When we differentiate a function, we are essentially looking for its derivative. The derivative, denoted as \( \frac{dy}{dx} \), represents the function's rate of change with respect to an independent variable, typically \( x \). For example, differentiating a simple function like \( y = x^2 \) gives us \( \frac{dy}{dx} = 2x \), indicating that the slope of the tangent to the curve \( y = x^2 \) changes linearly with \( x \).

In the exercise given, we're asked to differentiate the function \( y = \sinh(\cos 3x) \), a composition of functions, using the chain rule. Differentiation of composite functions like this requires careful attention to how each part of the function changes.

Hyperbolic functions, analogous to trigonometric functions, are commonly used in calculus and engineering. They include functions such as \( \sinh(x) \) and \( \cosh(x) \), and are defined using exponential functions.

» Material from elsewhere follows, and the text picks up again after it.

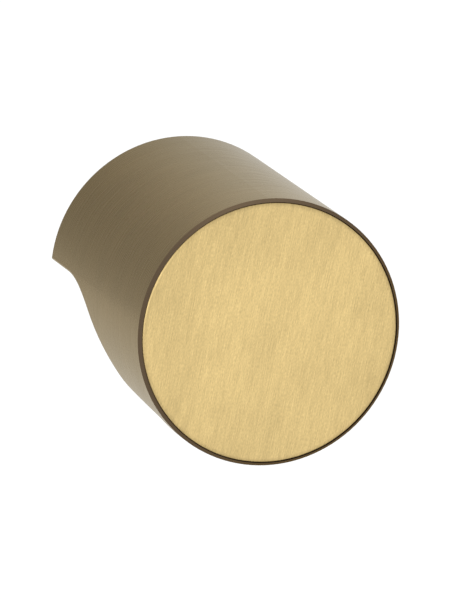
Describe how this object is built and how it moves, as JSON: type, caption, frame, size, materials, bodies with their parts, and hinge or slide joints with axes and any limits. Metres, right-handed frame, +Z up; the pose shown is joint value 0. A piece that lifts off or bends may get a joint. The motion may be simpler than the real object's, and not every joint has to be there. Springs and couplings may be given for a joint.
{
  "type": "cabinet knob",
  "caption": "Round bar knob with a disc face, scooped away below for the fingers to a half-moon neck with one tapped fixing hole.",
  "frame": {"origin": "centre of the mouth of the fixing hole, in the plane of the back land that meets the wood", "axes": "+Y along the fixing hole into the wood, so the knob stands out along -Y; +Z up; +X to the right of a person who faces the door"},
  "size_m": [0.03, 0.035, 0.03],
  "materials": {
    "bronze_body": "dark bronze patina on solid brass, fine circumferential brushing, satin",
    "brass_face": "satin brass, brushed in straight, nearly upright lines"
  },
  "bodies": {
    "root": {"body": "bronze_body", "face_disc": "brass_face"}
  },
  "joints": []
}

The hyperbolic sine function, \( \sinh(x) \), is defined as \( \sinh(x) = \frac{e^x - e^{-x}}{2} \), and it bears a strong resemblance to the sine function, but is not periodic. On the other hand, the hyperbolic cosine function, \( \cosh(x) \), is given by \( \cosh(x) = \frac{e^x + e^{-x}}{2} \).

In differentiation, the derivatives of hyperbolic functions follow a simple pattern: the derivative of \( \sinh(x) \) is \( \cosh(x) \), and conversely, the derivative of \( \cosh(x) \) is \( \sinh(x) \).

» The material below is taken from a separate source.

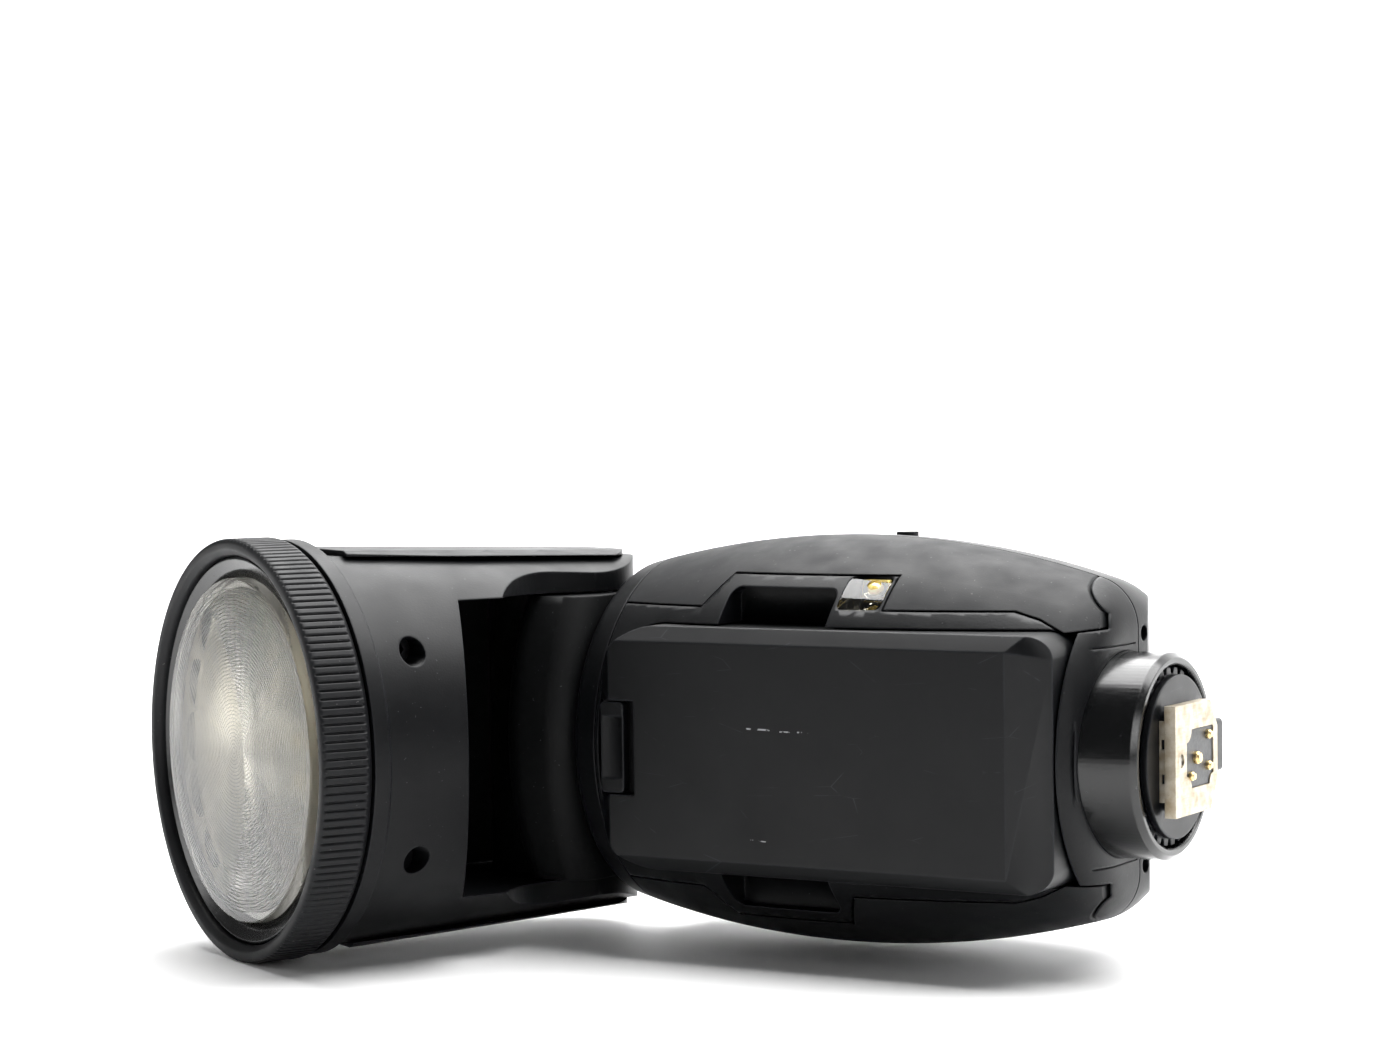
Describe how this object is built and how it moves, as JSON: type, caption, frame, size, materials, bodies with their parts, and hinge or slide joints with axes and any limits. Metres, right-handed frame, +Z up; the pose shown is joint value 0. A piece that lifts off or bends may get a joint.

• \( \frac{d}{dx} \sinh(x) = \cosh(x) \)
• \( \frac{d}{dx} \cosh(x) = \sinh(x) \)

These functions are particularly useful when dealing with problems involving hyperbolas, hence the name, and appear often in the descriptions of systems with exponential growth or decay.

The concept of composition of functions is central to understanding advanced calculus operations like the chain rule. When dealing with a function composed of two or more functions, we first need to identify the inner and outer functions.

Consider a composite function \( y = f(g(x)) \), where \( g(x) \) is the inner function and \( f(u) \) is the outer function, where \( u = g(x) \). In our exercise, \( \cos 3x \) is the inner function, and \( \sinh(u) \) is the outer function, where \( u = \cos 3x \).

To differentiate composite functions, the chain rule is used. The chain rule states that the derivative of \( y = f(g(x)) \) is \( \frac{dy}{dx} = f'(g(x)) \cdot g'(x) \).

• Differentiate the outer function with respect to the inner function: \( f'(u) \).
• Differentiate the inner function with respect to \( x \): \( g'(x) \).
• Multiply these derivatives to get the derivative of the composite function.

In our exercise, this involves differentiating \( \sinh(u) \) with respect to \( \cos 3x \), and then multiplying it by the derivative of \( \cos 3x \), resulting in the final expression for \( \frac{dy}{dx} \).